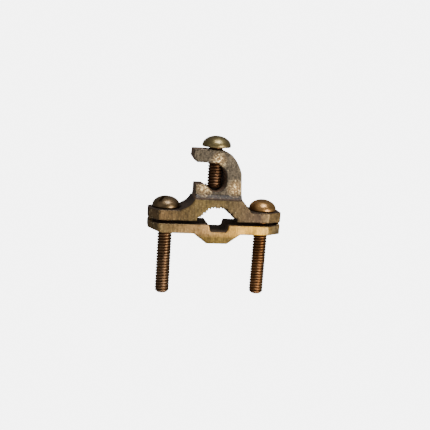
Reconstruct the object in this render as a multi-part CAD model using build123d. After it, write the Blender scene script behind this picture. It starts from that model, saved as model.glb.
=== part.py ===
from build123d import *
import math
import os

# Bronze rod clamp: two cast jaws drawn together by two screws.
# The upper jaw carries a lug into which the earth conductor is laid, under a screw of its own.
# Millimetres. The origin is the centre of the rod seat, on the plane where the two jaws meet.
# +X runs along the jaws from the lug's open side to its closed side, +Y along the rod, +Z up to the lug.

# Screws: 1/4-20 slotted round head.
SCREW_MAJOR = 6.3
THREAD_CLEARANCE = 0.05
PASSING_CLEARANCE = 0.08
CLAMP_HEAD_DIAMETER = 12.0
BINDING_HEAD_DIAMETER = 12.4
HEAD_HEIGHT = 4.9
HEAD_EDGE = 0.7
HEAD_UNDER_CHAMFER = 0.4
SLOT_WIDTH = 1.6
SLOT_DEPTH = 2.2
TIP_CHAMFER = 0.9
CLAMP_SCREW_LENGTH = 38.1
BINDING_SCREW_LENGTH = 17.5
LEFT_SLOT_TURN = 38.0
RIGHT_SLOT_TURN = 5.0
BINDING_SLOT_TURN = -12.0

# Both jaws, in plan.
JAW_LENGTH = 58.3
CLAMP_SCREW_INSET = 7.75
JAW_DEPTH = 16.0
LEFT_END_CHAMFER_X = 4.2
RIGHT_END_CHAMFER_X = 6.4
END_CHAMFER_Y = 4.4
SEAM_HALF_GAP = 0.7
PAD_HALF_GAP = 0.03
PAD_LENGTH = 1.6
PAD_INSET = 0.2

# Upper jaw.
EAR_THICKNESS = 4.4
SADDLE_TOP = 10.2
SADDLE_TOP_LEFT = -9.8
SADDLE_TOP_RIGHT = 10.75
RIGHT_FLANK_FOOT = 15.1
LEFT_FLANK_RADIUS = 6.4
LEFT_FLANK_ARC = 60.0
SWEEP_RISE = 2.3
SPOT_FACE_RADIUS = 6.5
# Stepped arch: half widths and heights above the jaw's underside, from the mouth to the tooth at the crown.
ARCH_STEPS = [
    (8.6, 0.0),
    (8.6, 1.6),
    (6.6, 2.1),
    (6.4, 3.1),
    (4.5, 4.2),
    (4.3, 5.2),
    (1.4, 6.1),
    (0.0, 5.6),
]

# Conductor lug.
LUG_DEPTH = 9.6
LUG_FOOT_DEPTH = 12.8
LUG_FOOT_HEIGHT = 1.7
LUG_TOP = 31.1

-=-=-

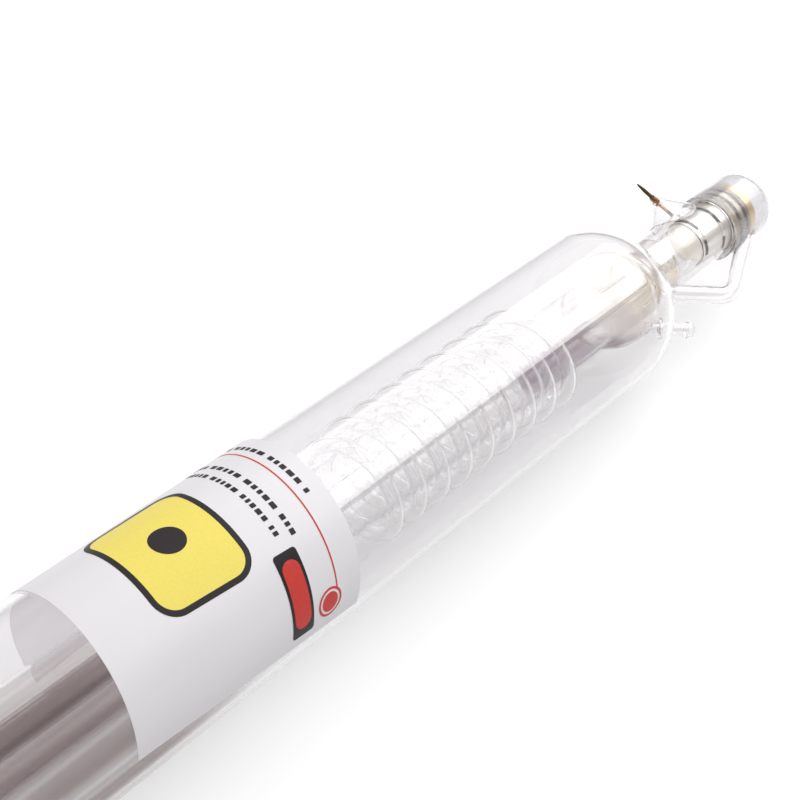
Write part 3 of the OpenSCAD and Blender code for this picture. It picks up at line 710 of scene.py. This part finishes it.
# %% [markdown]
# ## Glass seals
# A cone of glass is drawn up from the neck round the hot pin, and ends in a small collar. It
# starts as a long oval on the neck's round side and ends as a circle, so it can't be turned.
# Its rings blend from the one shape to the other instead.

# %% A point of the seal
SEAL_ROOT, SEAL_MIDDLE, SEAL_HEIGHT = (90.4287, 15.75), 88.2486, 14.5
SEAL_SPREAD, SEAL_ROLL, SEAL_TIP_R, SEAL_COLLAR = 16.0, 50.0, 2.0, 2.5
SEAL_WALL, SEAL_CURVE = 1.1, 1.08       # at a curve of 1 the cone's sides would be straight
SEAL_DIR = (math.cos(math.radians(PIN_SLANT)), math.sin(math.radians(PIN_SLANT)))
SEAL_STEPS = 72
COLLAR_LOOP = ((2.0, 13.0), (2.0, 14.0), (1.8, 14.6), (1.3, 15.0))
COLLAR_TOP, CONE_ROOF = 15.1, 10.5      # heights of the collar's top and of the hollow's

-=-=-

Where a line in the entries holds "starts", copy that line.

Reconstruct the object in this render as a multi-part CAD model using build123d. After it, write the Blender scene script behind this picture. It starts from that model, saved as model.glb.
# starts as a long oval on the neck's round side and ends as a circle, so it can't be turned.